I contacted #20, again. That was final step that I am ready to leave #72. For all his faults, #20 has always been there to pick up my pieces. I know that even if he hasn’t seen me in over 2 years, he’ll think I’m hot and want to fuck me. (who wouldn’t?) (oh right, #72). Even with an extra 6 pounds I discovered at the doctor’s office (fuck those calibrated scales), it won’t matter. #20 will think I’m hot.
It’s been two years with #72 and I can no longer be in a sexless relationship. As much as I care about him, I can’t be faithful to him. But I’ve never cheated on anyone before and I don’t intend to now. There will be a discussion that we’ve had many times before.
I’m tired of it and want to move on. He’s PERFECT in every other way, but after two years and cob webs it’s time to get some heavily missed pancakes.
The best way to break up with someone is to say you met someone else. So I texted with #20 tonight. And I got a glass of water splashed in my face, if not the whole pitcher. He was the first person I called after Ex-Husband #1 and then again after Ex-Husband #2. I was always his first call after making a relationship mistake. So even though I’d judged him repeatedly, I realize now, it was unfair. We are no better than the other. All that blame and fire I sent his way was my own drama and tonight I paid for it.

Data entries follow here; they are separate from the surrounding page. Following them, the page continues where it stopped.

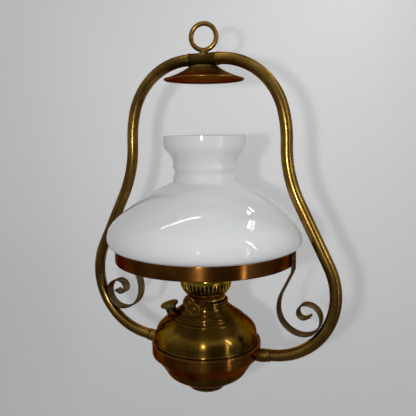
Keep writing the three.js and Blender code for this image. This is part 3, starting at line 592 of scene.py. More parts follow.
def dress_both(right, node, material):
    """Dresses a piece on the right, and its copy on the left, which is turned half round."""
    left = moved(placed(f"{node}_left_fine", right.data.copy()), HALF_TURN)
    dress(right, "frame", material, f"{node}_right")
    dress(left, "frame", material, f"{node}_left")


# %% [markdown]
# ## Geometry Nodes from a short recipe
#
# The trees below all start with an input for the geometry and end in Realize Instances and Set
# Material. This helper writes that frame round the middle part, gives every size a named input, and
# turns the result into a plain mesh.

# %% Grow a mesh from a tree
class Recipe:
    """A geometry tree with named inputs."""

    def __init__(self, name, **inputs):
        self.tree = bpy.data.node_groups.new(name, "GeometryNodeTree")
        face = self.tree.interface
        face.new_socket("Geometry", in_out="INPUT", socket_type="NodeSocketGeometry")
        face.new_socket("Geometry", in_out="OUTPUT", socket_type="NodeSocketGeometry")
        kinds = {int: "NodeSocketInt", float: "NodeSocketFloat"}
        for label, value in inputs.items():
            face.new_socket(label, in_out="INPUT", socket_type=kinds[type(value)]).default_value = value
        self.values = inputs
        self.start = self.tree.nodes.new("NodeGroupInput")
        self.end = self.tree.nodes.new("NodeGroupOutput")

    def input(self, name):
        return self.start.outputs[name]

    def node(self, kind, settings=None, inputs=None):
        made = self.tree.nodes.new(kind)
        for name, value in (settings or {}).items():
            setattr(made, name, value)
        for name, value in (inputs or {}).items():
            self.feed(made.inputs[name], value)
        return made.outputs

    def feed(self, slot, value):
        if isinstance(value, bpy.types.NodeSocket):
            self.tree.links.new(value, slot)
        else:
            slot.default_value = value

    def maths(self, operation, *values):
        made = self.node("ShaderNodeMath", {"operation": operation})[0]
        for slot, value in zip(made.node.inputs, values):
            self.feed(slot, value)
        return made

    def grow(self, name, geometry, source, material):
        """Ends the tree, runs it on a source object and keeps the result as a plain mesh."""
        smooth = self.node("GeometryNodeSetShadeSmooth", inputs={"Geometry": geometry})[0]
        real = self.node("GeometryNodeRealizeInstances", inputs={"Geometry": smooth})[0]
        last = self.node("GeometryNodeSetMaterial", inputs={"Geometry": real, "Material": material})[0]
        self.tree.links.new(last, self.end.inputs[0])
        step = source.modifiers.new(self.tree.name, "NODES")
        step.node_group = self.tree
        for item in self.tree.interface.items_tree:
            if item.in_out == "INPUT" and item.name in self.values:
                step[item.identifier] = self.values[item.name]
        seen = source.evaluated_get(bpy.context.evaluated_depsgraph_get())
        mesh = bpy.data.meshes.new_from_object(seen)
        mesh.set_sharp_from_angle(angle=SHARP_EDGE)
        bpy.data.objects.remove(source)
        print(f"{name}: {len(mesh.polygons)} faces")
        return placed(name, mesh)


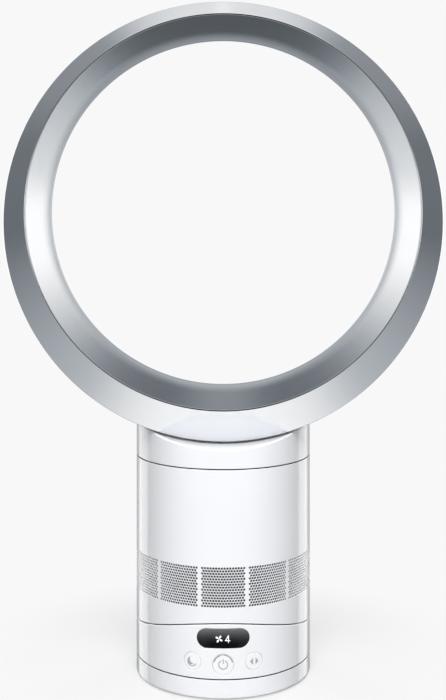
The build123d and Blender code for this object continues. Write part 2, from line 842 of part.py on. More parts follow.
# Motor driver board on the posts of the lower casing
with BuildPart() as driver_board:
    with BuildSketch(Plane.XY.offset(driver_board_low)):
        RectangleRounded(*driver_board_size, radius=2)
    extrude(amount=board_thickness)
    with BuildSketch(Plane.XY.offset(driver_board_low + board_thickness)):
        with Locations((-18, 4), (0, 4), (18, 4)):
            Rectangle(9, 12)
    extrude(amount=3.5)
driver_board.part.label = "driver_board"
export_step(driver_board.part, "parts/driver_board.step")

# Foam disc that dulls the noise under the impeller's inlet
lower_foam_radius = inner_radius - spigot_wall - running_gap
lower_foam_low = arc_height(body_low_radius - body_floor_thickness, lower_foam_radius) + running_gap
with BuildPart() as lower_foam:
    with BuildSketch(Plane.XY.offset(lower_foam_low)):
        Circle(lower_foam_radius)
        Circle(8, mode=Mode.SUBTRACT)
    extrude(amount=grille_low - lower_foam_low)
lower_foam.part.label = "lower_foam"
export_step(lower_foam.part, "parts/lower_foam.step")

# Perforated inlet band: twelve panels of holes with plain strips between them
grille_outer = body_radius
grille_inner = body_radius - grille_wall
panel_angle = 360 / grille_panels
hole_columns = 4
hole_rows = 5
column_pitch = (2 * pi * body_radius / grille_panels - grille_strip) / hole_columns
row_pitch = (grille_height - 1.0) / hole_rows
hole_radius = 0.42 * min(column_pitch, row_pitch)
with BuildPart() as inlet_grille:
    with BuildSketch(Plane.XY.offset(grille_low)):
        Circle(grille_outer)
        Circle(grille_inner, mode=Mode.SUBTRACT)
    extrude(amount=grille_height)
    for panel in range(grille_panels):
        panel_plane = front_plane(panel * panel_angle, (grille_low + grille_high) / 2, grille_inner - 4)
        with BuildSketch(panel_plane):
            for row in range(hole_rows):
                columns = hole_columns - row % 2
                with Locations((0, (row - (hole_rows - 1) / 2) * row_pitch)):
                    with GridLocations(column_pitch, 0, columns, 1):
                        RegularPolygon(hole_radius, 6)
        extrude(amount=10, mode=Mode.SUBTRACT)
inlet_grille.part.label = "inlet_grille"
export_step(inlet_grille.part, "parts/inlet_grille.step")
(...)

Somehow, he found out about the blog and the book. Was hurt (understandably) and told me to stop being a victim and blame everything on him. Which was also valid. So any hopes of fucking my way out of #72 with him were dashed, as was my mascara. Suddenly I was devastated. I hadn’t felt this kind of hurt since Ex-Husband #2. This is why I’ve stayed with #72, so avoid crying and feeling. To avoid someone really sticking you with a dagger because they’ve been equally hurt by you.
Tonight sucked ass and not even the caller who likes women to fart in his face and call him “a little sinker” cheered me up. Hopefully this double pour of Johnny Walker Black will. And if not, there’s always soma.
Moral of the story, even the best fart jokes can’t always make you laugh.